Là-dessus, plusieurs observations méritent d’être faites. 

Tout d’abord, au plan technique, il n’est pas certain que cette solution soit parfaitement en concordance avec la lettre la loi. En effet, à proprement parler, le code de déverrouillage du téléphone permet d’ouvrir l’accès au contenu de celui-ci (journal des appels, messageries, courriels, photographies, fichiers, etc.), mais il ne chiffre pas ledit contenu. Le code est une clef qui permet d’ouvrir l’appareil mais il n’est pas un protocole de chiffrement du contenu lui-même, lequel peut être, comme c’est le cas le plus souvent, exempt de tout cryptage.

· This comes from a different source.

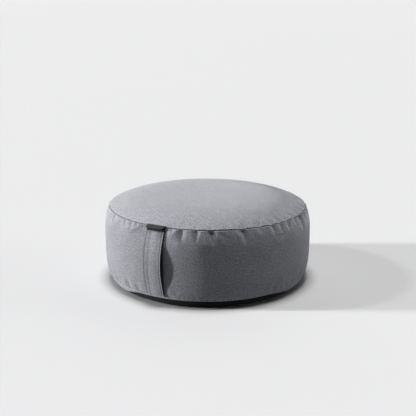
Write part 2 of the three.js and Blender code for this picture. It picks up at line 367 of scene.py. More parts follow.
def body_rows():
    """The rings of the body's profile from the crown to the base, as (radius, z), and each one's part."""
    rows, part = [], []

    def add(radius, z, kind):
        rows.append((radius, z))
        part.append(kind)

    for step in reversed(PANEL_STEPS):
        add(TOP_SEAM_RADIUS - step, crown_height(TOP_SEAM_RADIUS - step), PANEL)
    add(TOP_SEAM_RADIUS, TOP_SEAM_Z, BAND)
    for step in BAND_STEPS:
        add(float(band_radius(np.array(TOP_SEAM_Z - step))), TOP_SEAM_Z - step, BAND)
    add(BOTTOM_SEAM_RADIUS, BOTTOM_SEAM_Z, BAND)
    for share in RIM_STEPS:
        radius = BOTTOM_SEAM_RADIUS + (RIM_BOTTOM[0] - BOTTOM_SEAM_RADIUS) * share
        add(radius, BOTTOM_SEAM_Z + (RIM_BOTTOM[1] - BOTTOM_SEAM_Z) * share, UNDER)
    for radius, z in zip(*base_profile(BASE_THICKNESS + FIT_GAP, SKIRT_TURNS)):
        add(radius, z, SKIRT)
    return np.array(rows, float), np.array(part)


def body_profile():
    """The body's rings with their outward directions and signed distances from both seams."""
    rows, part = body_rows()
    along = np.gradient(rows, axis=0)
    along /= np.linalg.norm(along, axis=1)[:, None]
    length = running_length(rows)
    top = len(PANEL_STEPS)
    bottom = top + len(BAND_STEPS) + 1
    from_top, from_bottom = length - length[top], length - length[bottom]
    return Profile(rows[:, 0], rows[:, 1], -along[:, 1], along[:, 0], from_top, from_bottom, part)


def running_length(points):
    return np.concatenate([[0], np.cumsum(np.linalg.norm(np.diff(points, axis=0), axis=1))])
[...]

De ce point de vue, la Cour de cassation semble confondre accès à l’appareil, d’une part, et chiffrage de son contenu, d’autre part. 

Or cette confusion, que la Haute juridiction décide de réaliser, pourrait être de nature à ouvrir la voie à une contestation de sa jurisprudence sur les terrains constitutionnel et européen.

Au plan constitutionnel, une éventuelle QPC pourrait être soulevée dans le cadre d’une poursuite pour refus de remise à l’encontre d’un prévenu qui aurait refusé de communiquer son code de déverrouillage. Ladite question consisterait à opposer l’inconstitutionnalité de l’article 434-15-2 du Code pénal, tel qu’il est interprété par la jurisprudence de la Cour de cassation. A cette fin, le principe du respect des droits de la défense découlant de la garantie des droits proclamée par l'article 16 de la Déclaration des droits de l’homme et du citoyen de 1789 pourrait être mobilisé. Il peut se trouver des juridictions du fond, dubitatives quant à la constitutionnalité de la jurisprudence de l’Assemblée plénière, pour transmettre une telle question. Si cela devait être la cas, l’incohérence technique de la solution retenue ne plaide évidemment pas en faveur de sa constitutionnalité, puisque la loi pénale est d’interprétation stricte. La Cour de cassation, dans sa décision, étend en effet la notion de cryptologie à ce qui techniquement n’en relève, c’est-à-dire l’accès au document. 
La situation est la même que celle dans laquelle un policier exigerait de la personne la clef de l’appartement dans lequel se trouve un document chiffré. Il y a bien chiffrage d’un document, mais par la clef qui ouvre la porte de l’appartement, laquelle n’est pas un moyen de cryptologie. Considérer que c’est pourtant le cas pourrait donc être jugé par le Conseil constitutionnel comme constituant une interprétation extensive de la loi pénale, contraire à ce titre à la garantie des droits et au principe de légalité des délits et des peines.

Au plan européen, la remise en cause de cette solution pourrait s’opérer sur plusieurs terrains. Elle pourrait tout d’abord être envisagée sur le fondement de l’article 48 de la Charte des droits fondamentaux de l’Union européenne, dont le paragraphe énonce le principe le respect des droits de la défense. Elle pourrait l’être également sur le terrain de la protection des données personnelles, sur le fondement de l’article 5 du Règlement général sur la protection des données (RGPD) qui requiert un traitement licite et loyal des données personnelles. Dans les deux cas, il y a là matière à soulever une question préjudicielle devant la Cour de Luxembourg. Mais la contestation de la solution pourrait aussi prospérer devant la Cour européenne des droits de l’homme, si celle-ci devait être saisie pour manquement de la France à l’article 6 de la CEDH, par suite d’une condamnation définitive pour refus de remise en pareil cas, notamment.